Annuitizing means converting your annuity’s account balance into a stream of regular income payments. You give up access to the lump sum, and the insurance company guarantees payments according to the option you selected — for life, for a set period, or for joint lives. The decision is typically irrevocable.
Can you lose money by annuitizing?
With a life-only option, if you die early — before receiving payments totaling your original premium — the insurance company keeps the remaining value. That’s the mortality risk you accept in exchange for the highest payment rate. Options like period-certain and joint-and-survivor reduce this risk but also reduce the monthly payment.
Is annuitization the same as an income rider?
No.

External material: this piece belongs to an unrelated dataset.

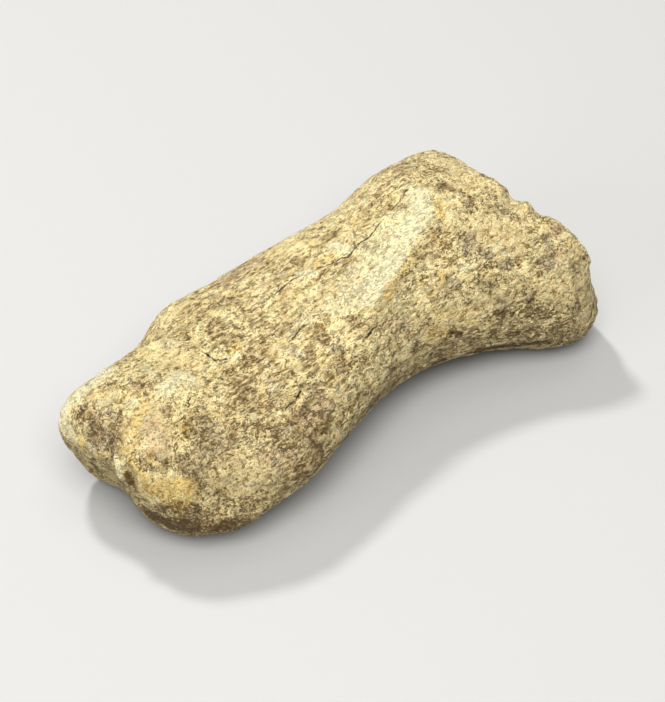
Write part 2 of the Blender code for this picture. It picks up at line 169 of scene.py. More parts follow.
# Colour: photograph pixels along each stroke, then radius in millimetres and strength.
PAINT = {
    # Cream on the bone's clean skin, and painted highlight along the far knuckle's left rim.
    "cream_and_highlight": (
        ((419, 194), (421, 212), (413, 229), (402, 240), (397, 254), (388, 265), (380, 276),
         (371, 287), (365, 298), 1.5, 1.0), ((352, 300), (335, 306), 1.5, 0.75),
        ((375, 240), (390, 222), 1.3, 0.7), ((401, 162), 0.8, 0.9), ((282, 274), 0.6, 0.7),
        ((503, 199), (505, 207), 0.8, 0.5), ((382, 301), 0.7, 0.55),
        ((410, 214), (392, 238), (374, 262), (356, 286), 1.9, 0.8),
        ((331, 244), (346, 249), 0.75, 1.0), ((300, 275), (313, 274), 0.7, 1.0),
        ((290, 350), (299, 354), 0.8, 0.65), ((272, 388), 0.6, 0.8), ((450, 212), 0.7, 0.85),
        ((465, 267), 0.65, 0.85), ((496, 247), (506, 254), 0.6, 0.8),
        ((166, 388), (180, 376), 1.0, 1.0), ((187, 375), (194, 382), 0.45, 1.1),
        ((152, 376), 0.5, 1.0), ((135, 403), 0.55, 0.85),
        ((115, 458), (118, 468), (120, 479), 0.42, 0.95), ((340, 400), 0.5, 0.7),
        # The second stroke here and the stroke on the next line are painted highlight along the
        # far knuckle's left rim.
        ((343, 435), 0.6, 0.7), ((66, 426), (72, 436), 0.8, 0.8),
        ((106, 373), (90, 384), (76, 396), (66, 407), (62, 420), 1.05, 1.2),
        ((233, 357), (238, 355), 0.3, 1.1), ((96, 455), (90, 446), 0.4, 0.8),
        ((150, 344), (178, 343), 0.6, 0.7), ((305, 320), (295, 336), 0.9, 0.6),
        ((380, 361), 0.45, 0.7), ((160, 455), 0.5, 0.6), ((338, 391), 0.42, 1.0),
        ((351, 381), 0.38, 1.0), ((384, 376), 0.42, 1.0), ((346, 434), 0.4, 0.8),
        # The second stroke here is painted highlight along the far knuckle's left rim.
        ((147, 369), 0.6, 0.8), ((64, 421), (72, 438), 1.0, 0.82),
        ((111, 396), (100, 404), 0.8, 0.7),
    ),
    "stain": (
        ((207, 424), (214, 448), 1.3, 0.7), ((188, 462), (199, 484), 0.9, 0.65),
        ((111, 413), 0.42, 1.2), ((110, 436), (112, 446), 0.4, 1.0), ((118, 447), 0.3, 0.9),
        ((80, 411), (84, 407), 0.45, 0.9), ((92, 430), (97, 440), 1.0, 0.6),
        ((303, 412), (310, 402), 0.7, 0.7), ((315, 393), 0.7, 0.8), ((280, 433), 0.7, 0.6),
        ((320, 445), 0.7, 0.7), ((295, 455), 0.8, 0.5), ((250, 388), 0.7, 0.6),
        ((232, 405), 0.7, 0.6), ((333, 349), (342, 350), 0.55, 1.0), ((255, 322), 0.6, 0.6),
        ((405, 322), 0.9, 0.5), ((415, 343), 1.0, 0.8), ((449, 284), (458, 284), 0.7, 0.9),
        ((469, 200), (467, 210), 0.6, 0.75), ((469, 238), (468, 250), 0.8, 0.8),
        ((484, 253), (490, 256), 0.5, 1.0), ((503, 266), (509, 264), 0.45, 1.0),
        ((480, 284), (490, 291), 0.6, 0.9), ((501, 304), (506, 314), 0.75, 1.0),
        ((546, 236), (551, 246), 0.36, 1.3), ((550, 252), (549, 268), 0.7, 0.8),
        ((530, 300), 0.8, 0.6), ((578, 302), (579, 312), 0.4, 0.9),
        ((573, 268), (576, 276), 0.4, 0.8), ((445, 185), 0.7, 0.8), ((456, 335), 0.8, 0.7),
        ((375, 247), 0.4, 0.6), ((294, 353), 0.45, 0.7), ((540, 262), 0.6, 0.7),
        ((197, 507), 0.7, 0.7), ((164, 508), 0.6, 0.6), ((92, 463), (95, 466), 0.35, 1.0),
    ),
    "ochre": (
        ((438, 203), (441, 216), 0.6, 0.9), ((416, 246), (408, 262), (400, 275), 0.5, 0.9),
        ((391, 285), (387, 298), 0.6, 1.0), ((163, 489), (186, 487), 1.1, 1.0),
        ((152, 456), 0.8, 0.5), ((195, 491), 0.6, 0.9), ((135, 470), (131, 460), 0.6, 0.9),
        ((183, 428), (186, 436), 0.6, 0.7), ((127, 448), (134, 425), (142, 408), 0.9, 0.55),
        ((98, 400), (92, 396), 0.7, 0.4), ((232, 352), 0.6, 0.8), ((430, 335), 1.0, 0.6),
        ((458, 316), (448, 312), 0.6, 0.35), ((445, 280), (441, 274), 0.4, 1.0),
        ((330, 260), (318, 262), 0.9, 0.4), ((420, 240), 0.8, 0.5),
        ((180, 504), (165, 497), 0.8, 0.8), ((370, 218), (332, 234), (312, 244), 1.2, 0.35),
        ((78, 440), (74, 446), 0.7, 0.6), ((104, 400), (122, 396), 0.8, 0.55),
        ((190, 504), 0.7, 0.8), ((235, 345), (230, 350), 0.8, 0.7), ((386, 207), 0.8, 0.6),
        ((150, 490), (145, 478), 0.7, 0.8), ((375, 308), (362, 304), 0.9, 0.45),
    ),
    "mauve": (
        ((152, 425), (158, 446), 1.2, 0.9), ((168, 408), 0.6, 0.8), ((135, 385), 0.9, 0.7),
        ((347, 263), (352, 274), 1.1, 0.7), ((362, 322), 0.8, 0.7), ((395, 325), 1.0, 0.6),
        ((280, 275), (262, 285), 1.0, 0.5), ((540, 312), 0.8, 0.8), ((100, 425), 1.2, 0.7),
        ((250, 264), (222, 280), 1.7, 0.75), ((300, 420), (324, 404), 1.5, 0.7),
        ((223, 440), 1.0, 0.6), ((552, 226), (556, 232), 0.9, 0.8),
        ((268, 456), (290, 461), 1.2, 0.75), ((560, 256), 0.9, 0.8),
    ),
    "umber_and_shade": (
        # Dark brown stains, and painted shade: the strokes that run along the lowest edges, below
        # the near knuckle and below the neck and the near end.
        ((152, 515), (171, 524), (190, 527), 1.05, 1.6), ((193, 518), 0.6, 1.1),
        ((216, 529), (234, 522), 0.7, 1.25), ((434, 363), (446, 360), 0.42, 1.0),
        ((470, 353), (492, 348), (511, 346), (546, 341), 0.5, 1.15),
        ((128, 474), (131, 482), 0.36, 1.5), ((92, 463), (96, 467), 0.3, 1.2),
        ((170, 518), (186, 523), 0.5, 0.7), ((205, 524), (228, 523), 0.5, 0.7),
        ((196, 507), 0.5, 0.7), ((80, 411), (83, 407), 0.35, 0.8), ((91, 430), 0.5, 0.5),
        ((206, 448), 0.7, 0.45), ((193, 474), 0.5, 0.6), ((185, 431), (189, 438), 0.3, 1.1),
        ((460, 336), (450, 333), 0.6, 0.7), ((506, 312), 0.6, 0.6),
        ((579, 304), (579, 312), 0.35, 0.4), ((305, 408), 0.5, 0.6), ((416, 346), 0.6, 0.6),
    ),
    # Places kept free of dirt, and painted highlight along the far knuckle's left rim and on low
    # parts of the knuckles.
    "clean_and_highlight": (
        ((262, 252), 1.6, 0.6), ((440, 160), (478, 186), 1.6, 0.7),
        ((505, 200), (540, 228), 1.2, 0.6), ((450, 200), (452, 222), 1.6, 0.7),
        ((480, 225), (515, 240), 2.0, 0.8), ((438, 285), (470, 268), 1.4, 0.6),
        ((545, 285), (565, 265), 1.6, 0.7), ((470, 318), (440, 322), 1.3, 0.6),
        ((425, 300), (410, 318), 1.2, 0.6), ((148, 352), (190, 362), 1.3, 0.8),
        ((130, 420), (125, 446), 1.0, 0.8), ((150, 405), (156, 452), 1.6, 0.7),
        ((148, 484), (185, 490), 1.4, 1.0), ((82, 440), (86, 452), 0.9, 0.8),
        ((144, 490), (152, 496), 1.0, 0.9), ((98, 399), (112, 396), 1.0, 0.8),
        ((240, 488), (264, 474), 1.3, 0.9), ((576, 285), (574, 294), 0.8, 0.8),
        ((455, 186), (470, 190), 0.9, 0.7), ((488, 300), (505, 294), 1.0, 0.7),
        ((552, 292), (560, 300), 0.9, 0.8), ((366, 332), (374, 326), 0.9, 0.8),
        ((245, 378), 0.8, 0.6), ((317, 328), 0.8, 0.7), ((287, 336), (274, 356), 0.9, 0.6),
        ((326, 237), (264, 257), 1.0, 0.7), ((392, 205), 0.8, 0.6), ((133, 469), 0.5, 0.9),
        ((177, 470), 0.8, 0.6), ((378, 316), (382, 300), (400, 307), 1.0, 1.0),
        ((296, 365), 0.8, 0.8), ((325, 364), 0.8, 0.9), ((394, 291), 0.8, 0.8),
        ((480, 304), (516, 300), 1.0, 0.9), ((548, 298), (570, 288), 1.0, 0.9),
        ((491, 278), 0.7, 0.8), ((401, 361), 0.7, 0.7), ((453, 355), 0.8, 1.0),
        # Painted highlight on low parts of the knuckles that face left.
        ((132, 470), 0.5, 1.0), ((76, 453), 0.8, 1.0), ((147, 492), 0.8, 1.0),
        ((400, 283), 0.8, 0.8), ((386, 310), 0.7, 1.0), ((103, 467), 0.7, 1.0),
        ((476, 325), 0.8, 0.9), ((496, 188), (508, 196), 0.8, 0.8),
        ((566, 236), (578, 250), 0.8, 0.8), ((393, 165), (410, 160), 1.0, 1.2),
        ((494, 254), (502, 258), 0.7, 0.8), ((583, 290), (582, 304), 0.7, 0.9),
        ((430, 308), (438, 312), 0.8, 0.8), ((282, 300), (290, 297), 1.0, 0.7),
        ((314, 266), (324, 262), 1.0, 0.7), ((168, 322), (186, 304), 1.0, 0.7),
        ((276, 488), 0.8, 0.6), ((384, 376), 0.8, 0.9), ((450, 312), (474, 316), 1.0, 0.9),
        ((425, 336), (440, 334), 1.0, 0.9), ((478, 333), (492, 332), 0.8, 0.8),
        ((434, 250), (432, 262), 1.0, 0.7), ((336, 394), (342, 388), 0.9, 0.8),
        ((130, 388), 0.7, 0.6), ((341, 436), 0.9, 1.0),
        ((580, 275), (582, 292), (584, 324), 0.8, 0.9), ((149, 369), (156, 366), 0.8, 0.8),
        ((554, 298), 0.8, 0.9), ((460, 315), 0.9, 0.9), ((473, 247), 0.8, 0.8),
        ((502, 193), 0.8, 0.9), ((274, 491), 0.8, 0.8), ((215, 480), (245, 462), 1.6, 0.6),
        # The first stroke here is painted highlight along the far knuckle's left rim.
        ((68, 405), (66, 425), (74, 442), 0.9, 0.9), ((118, 474), (112, 478), 0.7, 0.9),
        ((100, 464), (108, 470), 0.7, 0.8), ((300, 300), (330, 290), 1.8, 0.6),
        ((360, 335), (340, 330), 1.2, 0.6), ((530, 268), (520, 280), 1.2, 0.6),
    ),
    "gouged": (
        ((498, 314), (526, 311), (548, 313), 1.7, 1.0),
        ((450, 337), (480, 334), (520, 334), (562, 328), 1.15, 1.0),
        ((574, 264), (584, 288), (585, 318), 1.0, 0.55),
        ((354, 424), (372, 404), (402, 376), (440, 353), 1.1, 0.4),
        ((445, 334), (470, 334), 0.8, 0.7), ((540, 250), (552, 268), 0.8, 0.5),
        ((205, 428), (198, 470), 0.9, 0.4), ((96, 425), (104, 445), 0.9, 0.5),
        ((180, 520), (226, 524), 0.6, 0.8),
    ),
    "grime_and_shade": (
        # Brownish grime, and painted shade along the lowest edges: below the near knuckle, the
        # flank, the neck and the near end.
        ((322, 385), (300, 400), 1.6, 0.35), ((250, 392), (259, 425), 1.5, 0.75),
        ((297, 423), (308, 418), 1.3, 0.75), ((324, 404), 0.9, 0.7),
        ((281, 396), (268, 402), 1.1, 0.75), ((282, 434), (304, 440), 1.3, 0.7),
        ((325, 420), (317, 446), 1.2, 0.95), ((330, 449), (303, 470), 1.0, 0.95),
        ((259, 501), (270, 494), 0.8, 0.6), ((308, 362), 0.9, 0.6), ((343, 365), 0.9, 0.6),
        ((146, 512), (190, 530), (242, 524), 1.1, 1.1), ((168, 522), (186, 528), 0.9, 1.3),
        ((163, 509), (180, 509), (196, 516), 0.9, 1.1), ((195, 318), (225, 302), 1.4, 0.4),
        ((215, 323), (220, 338), (234, 339), 0.9, 0.75), ((380, 394), (366, 411), 0.8, 1.1),
        ((206, 469), 0.7, 0.6), ((238, 451), 1.1, 0.35), ((200, 345), 0.7, 0.4),
        ((229, 315), (254, 310), (262, 326), 0.9, 0.35), ((286, 387), 0.7, 0.6),
        ((326, 391), 0.7, 0.6), ((164, 405), 0.6, 0.6), ((109, 372), 0.7, 0.5),
        ((134, 487), 0.6, 0.8), ((404, 375), 0.6, 0.9), ((196, 416), 0.8, 0.5),
        ((410, 373), (426, 365), 0.8, 0.4), ((480, 351), (512, 345), (548, 342), 0.7, 1.1),
        ((445, 336), (500, 338), (560, 331), 0.8, 0.12),
        ((250, 350), (270, 370), (236, 374), 1.4, 0.5), ((263, 383), 1.0, 0.5),
        ((223, 418), (241, 437), 1.0, 0.5), ((167, 410), 0.8, 0.6),
        ((147, 458), (162, 465), 0.9, 0.75), ((131, 489), 0.6, 0.6), ((174, 444), 0.8, 0.5),
        ((203, 401), 0.8, 0.5), ((110, 388), 0.8, 0.5), ((381, 342), 0.8, 0.5),
        ((358, 403), (366, 388), 0.8, 0.7), ((329, 453), (308, 476), 0.7, 1.1),
        ((117, 450), (116, 423), 0.9, 0.75), ((81, 416), 0.6, 0.7),
        ((518, 241), (502, 240), 1.2, 0.55), ((559, 229), 0.7, 0.6), ((241, 509), 0.9, 0.6),
        ((532, 306), (545, 316), 1.2, 0.35), ((97, 414), (97, 440), 1.2, 0.4),
        ((205, 430), (198, 484), 1.5, 0.25), ((177, 461), 0.8, 0.6), ((114, 454), 0.7, 0.75),
        ((539, 270), 0.9, 0.6), ((532, 236), 0.9, 0.6), ((331, 407), 0.9, 0.6),
        ((441, 170), 0.9, 0.6), ((208, 514), 0.8, 0.9), ((428, 249), 0.8, 0.6),
        ((362, 262), 0.7, 0.35), ((229, 405), 0.8, 0.5), ((248, 275), 0.8, 0.5),
        ((359, 326), 0.7, 0.5), ((149, 411), 0.6, 0.5), ((131, 421), 0.6, 0.5),
        ((189, 426), 0.7, 0.6), ((348, 273), 0.7, 0.5), ((521, 219), 0.8, 0.5),
        ((379, 395), 0.6, 1.2), ((427, 244), (424, 258), 0.8, 0.25), ((148, 386), 0.9, 0.5),
        ((318, 330), (324, 338), 0.7, 1.0), ((128, 474), (131, 482), 0.36, 1.2),
        ((172, 520), (226, 526), 0.9, 1.0), ((445, 186), (452, 188), 0.8, 0.7),
        ((470, 240), (480, 262), 1.3, 0.25), ((96, 468), (101, 472), 0.3, 1.0),
        ((583, 316), (574, 330), 0.6, 0.3), ((225, 440), 1.0, 0.25),
        ((250, 264), (222, 280), 1.6, 0.35),
    ),
}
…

Annuitization is irrevocable — you give up your principal for a guaranteed payment stream. An income rider (GLWB) provides guaranteed lifetime withdrawals while your account value remains accessible and can pass to heirs. Income riders offer more flexibility; annuitization typically produces slightly higher initial payments.
When is the best time to annuitize?
Two factors favor annuitization: age and interest rates. Older annuitants receive higher payments because the insurer expects fewer total payments. Higher interest rates produce higher payout rates. Annuitizing in a high-rate environment at an older age (typically 70–80) produces the most favorable payments.
What happens to an annuity when you die?
It depends on the payout option chosen and whether payments have begun. Before annuitization: the account value passes to your named beneficiary. After annuitization with life-only: payments stop and nothing passes to heirs. After annuitization with period-certain: if within the guarantee period, payments continue to your beneficiary. After annuitization with joint-and-survivor: payments continue to the surviving annuitant.